Bull Case: The Orderly De-leveraging (Probability: 65%)
The BOJ maintains its historically cautious, telegraphic approach. They hike incrementally, allowing the market time to adjust.
- The Mechanics: The US Fed begins a steady rate-cutting cycle, narrowing the yield spread gradually. The Yen appreciates, but in an orderly, stair-step fashion rather than a vertical spike.
- Market Impact: Market makers and hedge funds slowly unwind their Yen-funded longs, rotating capital rather than indiscriminately dumping it. Risk assets experience heightened chop and sideways consolidation rather than a crash. Bitcoin and gold eventually decouple from the liquidity drain, catching bids as alternative stores of value amidst global fiat regime shifts.
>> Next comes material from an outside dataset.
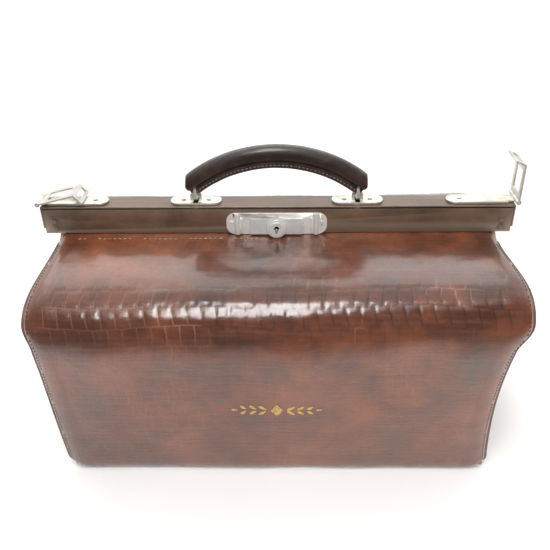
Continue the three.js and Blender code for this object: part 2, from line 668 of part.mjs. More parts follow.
const clipPin = () => rod("y", -LOOP.halfWidth, LOOP.halfWidth, CLIP.pin, [CLIP.pinX, 0, CLIP.pinZ], 14);

// Pressed loop standing up from the pin, with a bent tab that hooks under the frame.
// Drawn about the pin: Z along the loop, Y across, the tab bending towards -X.
function clipLoop() {
  const t = CLIP.thick / 2;
  const { halfWidth, leg: legWidth, bar, length, tab, rim, bend } = LOOP;
  const eyeEnd = CLIP_PLATE.neckHalfWidth + GAP;
  const face = plate(
    points([-halfWidth, 0], [halfWidth, 0], [halfWidth, length], [-halfWidth, length]), "x", -t, t);
  const opening = block(
    [-5, -(halfWidth - legWidth), CLIP.eye + bar], [5, halfWidth - legWidth, length - bar]);
  const eyes = rod("y", -halfWidth, halfWidth, CLIP.eye, [0, 0, 0], 16);
  const hole = rod("y", -20, 20, CLIP.hole, [0, 0, 0], 16);
  const knuckleRoom = block([-4, -eyeEnd, -4], [4, eyeEnd, CLIP.eye + GAP]);
  const tabPlate = block([-t, -halfWidth, -t], [t, halfWidth, tab]);
  const tabWindow = block([-5, -(halfWidth - rim), rim - t], [5, halfWidth - rim, tab - rim]);
  const turned = cut(tabPlate, tabWindow)
    .rotateY(-THREE.MathUtils.degToRad(bend)).translate(0, 0, length);
  return cut(join(face, eyes, turned), opening, hole, knuckleRoom);
}

for (const [end, word] of [[-1, "left"], [1, "right"]]) {
  const clip = group(rearFrame);
  clip.rotation.z = end > 0 ? 0 : Math.PI;
  add(clip, word + "_clip_plate", clipPlate(), nickel);
  add(clip, word + "_clip_pin", clipPin(), steel);
  add(clip, word + "_clip_rivet", topRivet(clipRivetX, PLATE_BOTTOM + CLIP_PLATE.thick), steel);
  const loop = group(clip, [CLIP.pinX, 0, CLIP.pinZ]);
  // The right loop stands open, the left one is folded in over its plate.
  if (end < 0) loop.rotation.y = -THREE.MathUtils.degToRad(90 - LOOP_FOLDED);
  add(loop, word + "_clip_loop", clipLoop(), nickel);
}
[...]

- The Trade: Buy the deep dip on high-conviction Layer-1 cryptos and blue-chip equities during localized VaR shocks; harvest yield in stable, market-neutral DeFi pools.
Wizard's Verdict: Navigating the New Yield Regime
The unwinding of the Japanese Yen carry trade is not a black swan; it is a highly visible grey rhino. As the cost of global capital re-prices, the "buy everything" liquidity tide of the past decade is going out.
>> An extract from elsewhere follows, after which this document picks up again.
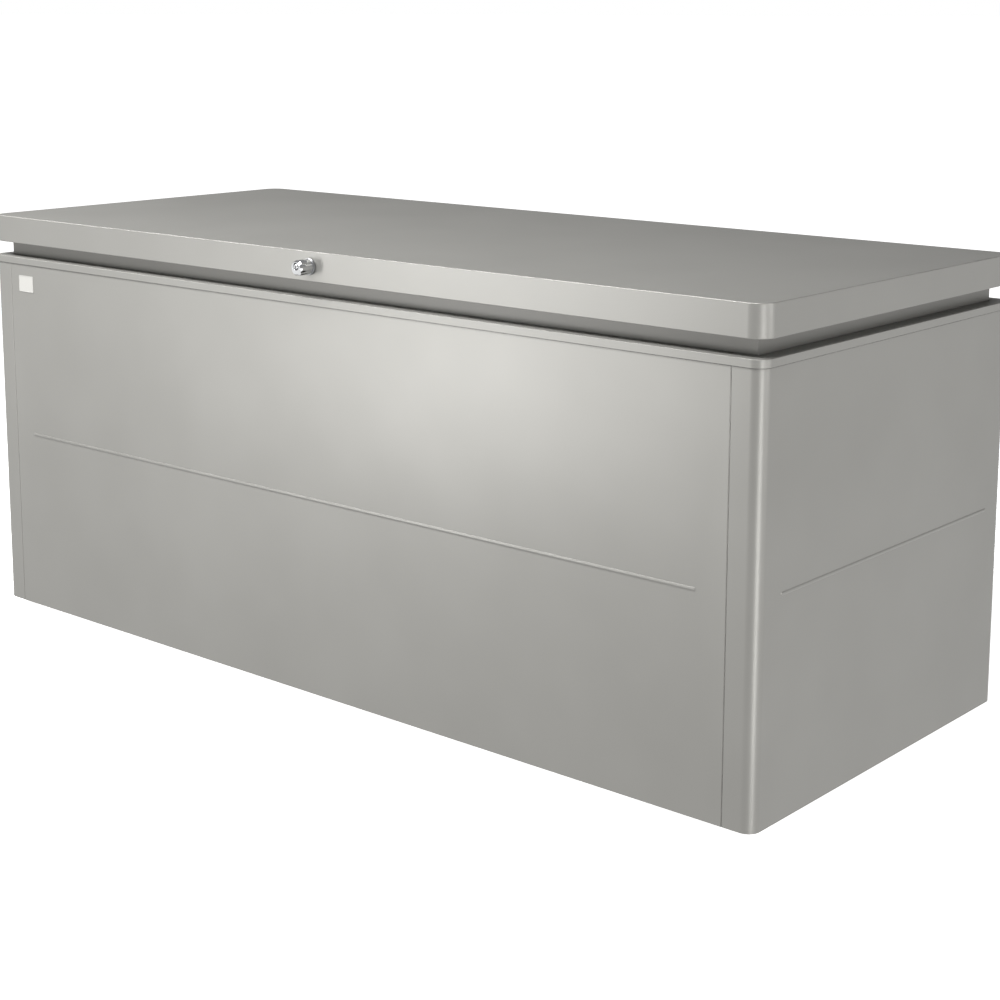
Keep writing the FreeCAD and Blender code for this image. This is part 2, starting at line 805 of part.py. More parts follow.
def strut_eye(pivot, way):
    """Eye on the end of the strut: a bored ring on a short square stem."""
    half = X * (eye_width / 2)
    side = eye_stem_width / 2
    stem = block(-side, side, -side, side, 0, eye_stem)
    solid = fuse([cylinder(eye_radius, pivot - half, pivot + half), along_axis(stem, pivot, way)])
    return cut(solid, [cylinder(stud_radius + running_fit, pivot - half, pivot + half)])


def strut_stud(side, pivot):
    """Stud for an eye: hexagon base on the post or tube, plain pin, and a cap that keeps the eye."""
    outward = V(side, 0, 0)
    seat = V(side * tube_inner_x, pivot.y, pivot.z)
    cap = pivot - outward * (eye_width / 2 + stud_cap_gap)
    pieces = [hexagon(stud_flats, stud_base, seat, outward * -1), cylinder(stud_radius, cap, seat),
              hexagon(stud_cap_flats, stud_cap, cap, outward * -1)]
    return fuse(pieces)


def build():
    """All pieces by name."""
    parts = {}
    parts["front_wall"] = long_wall()
    parts["rear_wall"] = turned(parts["front_wall"])
    parts["side_wall_right"] = side_wall()
    parts["side_wall_left"] = turned(parts["side_wall_right"])
    parts["rim_frame"] = rim_frame()
    parts["collar_front"] = collar_bar(True)
    parts["collar_rear"] = turned(parts["collar_front"])
    parts["collar_right"] = collar_bar(False)
    parts["collar_left"] = turned(parts["collar_right"])
    parts["collar_seal"] = seal()
    parts["badge_plate"] = badge_plate()
    parts["base_rail_left"] = base_rail(-rail_x)
    parts["base_rail_middle"] = base_rail(0)
    parts["base_rail_right"] = base_rail(rail_x)
    parts["feet"] = feet()
    parts["floor_panel_left"] = floor_panel(-1)
    parts["floor_panel_right"] = floor_panel(1)
    parts["wall_stiffeners"] = wall_stiffeners()
    parts["side_posts"] = side_posts()
    parts["hinge_leaves_fixed"] = fixed_leaves()
    parts["hinge_leaves_lid"] = lid_leaves()
    parts["hinge_pins"] = hinge_pins()
    parts["lid_shell"] = lid_shell()
    parts["lid_rail_front"] = lid_rail(True)
    parts["lid_rail_rear"] = turned(parts["lid_rail_front"])
    parts["lid_rail_right"] = lid_rail(False)
    parts["lid_rail_left"] = turned(parts["lid_rail_right"])
    parts["lid_stiffeners"] = lid_stiffeners()
    parts["lock_rosette"] = lock_rosette()
    parts["lock_nut"] = lock_nut()
    parts["lock_knob"] = lock_knob()
    parts["key_plug"] = key_plug()
    parts["lock_cam"] = lock_cam()
    parts["cam_screw"] = cam_screw()
    parts["rod_guides"] = rod_guides()
    parts["lock_strikes"] = lock_strikes()
    for name, side in (("left", -1), ("right", 1)):
        parts["lock_rod_" + name] = lock_rod(side)
        parts["strut_cylinder_" + name] = strut_cylinder(side)
        parts["strut_rod_" + name] = strut_rod(side)
        parts["strut_stud_lower_" + name] = strut_stud(side, lower_pivot(side))
        parts["strut_stud_upper_" + name] = strut_stud(side, upper_pivot(side))
    return parts


os.makedirs("parts", exist_ok=True)
for node, shape in build().items():
    shape.exportStep("parts/" + node + ".step")
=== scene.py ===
import json
import math

import bpy
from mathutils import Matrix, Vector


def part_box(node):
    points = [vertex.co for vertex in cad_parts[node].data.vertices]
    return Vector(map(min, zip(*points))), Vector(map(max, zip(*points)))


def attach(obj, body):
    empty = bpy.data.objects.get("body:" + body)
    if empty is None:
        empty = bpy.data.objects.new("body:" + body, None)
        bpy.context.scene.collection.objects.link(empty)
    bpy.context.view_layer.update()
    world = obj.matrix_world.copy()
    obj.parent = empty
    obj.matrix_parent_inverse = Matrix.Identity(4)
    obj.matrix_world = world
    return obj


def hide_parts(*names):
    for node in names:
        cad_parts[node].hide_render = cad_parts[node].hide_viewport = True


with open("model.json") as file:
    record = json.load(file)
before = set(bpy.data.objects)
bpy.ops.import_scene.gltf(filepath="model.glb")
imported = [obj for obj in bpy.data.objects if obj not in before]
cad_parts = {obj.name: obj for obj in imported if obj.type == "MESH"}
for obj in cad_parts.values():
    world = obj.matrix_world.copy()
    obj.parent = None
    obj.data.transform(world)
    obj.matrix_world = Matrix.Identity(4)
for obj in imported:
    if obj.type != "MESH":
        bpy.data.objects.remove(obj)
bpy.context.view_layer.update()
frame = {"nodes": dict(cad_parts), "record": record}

# Walls
# Front and rear are shallow steel pans with a pressed bead; each side wall is one sheet bent round
# both corners. All are folded inwards at the seams, screwed together there and powder coated.

# The body that each node moves on, from the record.
bodies = frame["record"]["behaviour"]["bodies"]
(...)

For the modern trader, survival dictates a shift in perspective: you must watch the USD/JPY as closely as you watch the S&P 500 or Bitcoin. In the short term, expect erratic cross-asset correlations and violent washouts in over-leveraged long positions. Keep dry powder available. In a liquidity crunch, cash is not a lack of a position—it is the ultimate strategic asset waiting for generationally mispriced opportunities.